== Given task ==
Copy all of the material below exactly.

═════ Material provided

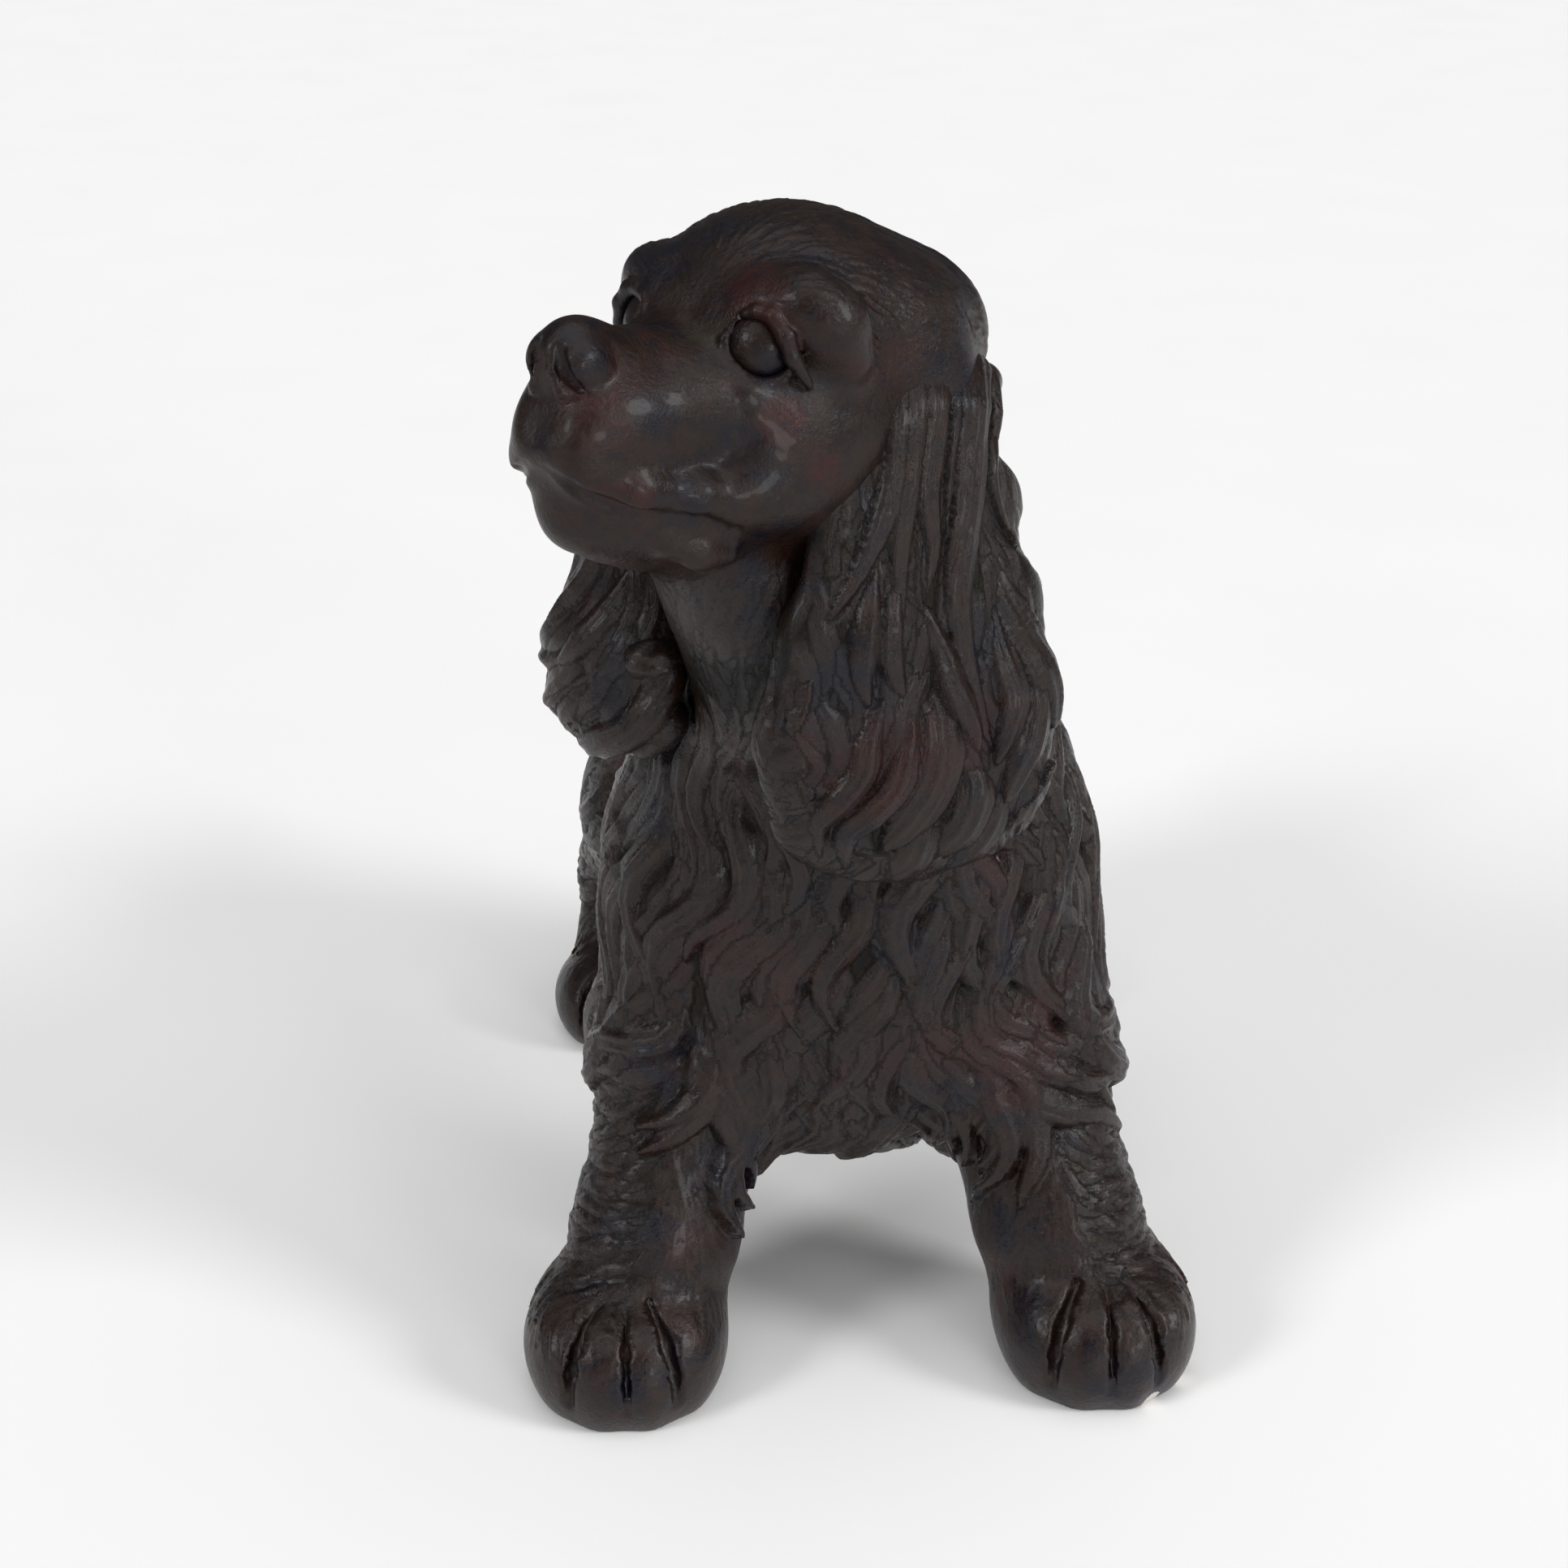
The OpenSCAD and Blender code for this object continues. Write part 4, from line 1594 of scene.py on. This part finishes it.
@dataclass
class Figure:
    """The whole figure: its clay, its coat and its castings.

    Attributes:
        stance: where the parts stand.
        step: the width of a cell of the body's net, before it is refined.
        fine: the same for the head and ears.
    """

    # The glaze paints shade where the relief is low, so DARKEST also caps how dark that painted shade gets.
    DARKEST: ClassVar[float] = 0.4  # lowest relief that the glaze sees, of a lock's height
    DEEPEST: ClassVar[float] = 0.58  # lowest relief of the mesh, so that no pits are left

    stance: Stance
    step: float = 2.4
    fine: float = 1.8
    glaze: bpy.types.Material = field(init=False)
    smooth: bpy.types.Material = field(init=False)

    def __post_init__(self) -> None:
        """Models the clay and makes the finishes."""
        paw = self.stance.paws["fore", LEFT]
        chips = ((paw + [26, -18, 4], 11), (paw + [15, -31, 3], 8), (paw + [34, -6, 3], 7))
        self.glaze = Glaze("glaze_coat", chips=chips).make()
        head = self.stance.head
        patches = (
            (head.at(101, 2, 0), 16, "ink"),
            (head.at(84, 22, -12), 17, "ink"),
            (head.at(70, 24, -34), 20, "ink"),
            (head.at(104, 2, -24), 15, "ink"),
            (head.at(30, 26, 30), 24, "ink"),
            (head.at(48, 38, -10), 17, "oxblood"),
            (head.at(34, 42, -22), 15, "oxblood"),
            (head.at(32, 40, 16), 15, "oxblood"),
            (head.at(60, 14, 10), 12, "olive"),
            (head.at(52, 24, 6), 13, "olive"),
        )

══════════

== Solution for this task ==
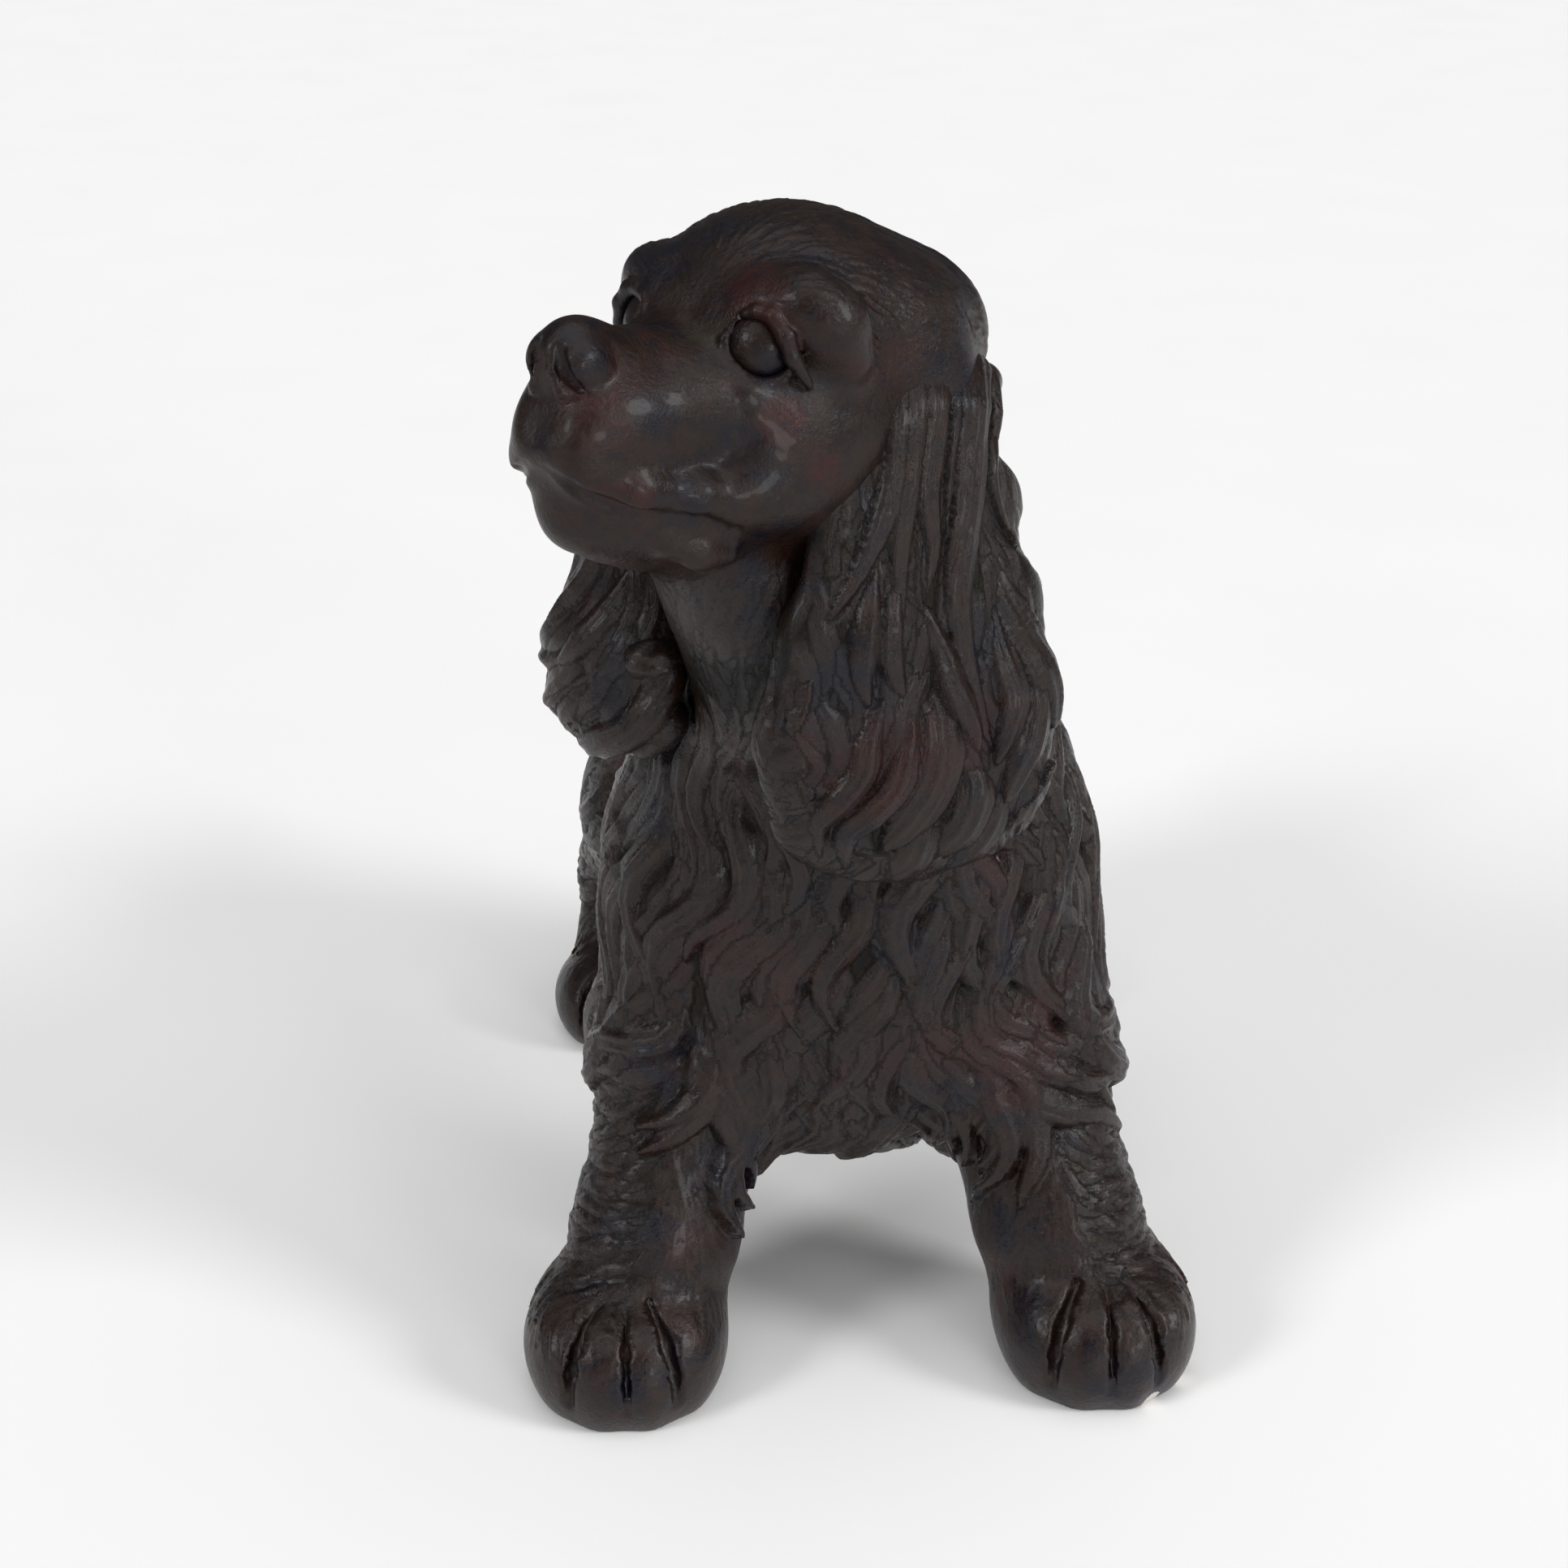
The OpenSCAD and Blender code for this object continues. Write part 4, from line 1594 of scene.py on. This part finishes it.
@dataclass
class Figure:
    """The whole figure: its clay, its coat and its castings.

    Attributes:
        stance: where the parts stand.
        step: the width of a cell of the body's net, before it is refined.
        fine: the same for the head and ears.
    """

    # The glaze paints shade where the relief is low, so DARKEST also caps how dark that painted shade gets.
    DARKEST: ClassVar[float] = 0.4  # lowest relief that the glaze sees, of a lock's height
    DEEPEST: ClassVar[float] = 0.58  # lowest relief of the mesh, so that no pits are left

    stance: Stance
    step: float = 2.4
    fine: float = 1.8
    glaze: bpy.types.Material = field(init=False)
    smooth: bpy.types.Material = field(init=False)

    def __post_init__(self) -> None:
        """Models the clay and makes the finishes."""
        paw = self.stance.paws["fore", LEFT]
        chips = ((paw + [26, -18, 4], 11), (paw + [15, -31, 3], 8), (paw + [34, -6, 3], 7))
        self.glaze = Glaze("glaze_coat", chips=chips).make()
        head = self.stance.head
        patches = (
            (head.at(101, 2, 0), 16, "ink"),
            (head.at(84, 22, -12), 17, "ink"),
            (head.at(70, 24, -34), 20, "ink"),
            (head.at(104, 2, -24), 15, "ink"),
            (head.at(30, 26, 30), 24, "ink"),
            (head.at(48, 38, -10), 17, "oxblood"),
            (head.at(34, 42, -22), 15, "oxblood"),
            (head.at(32, 40, 16), 15, "oxblood"),
            (head.at(60, 14, 10), 12, "olive"),
            (head.at(52, 24, 6), 13, "olive"),
        )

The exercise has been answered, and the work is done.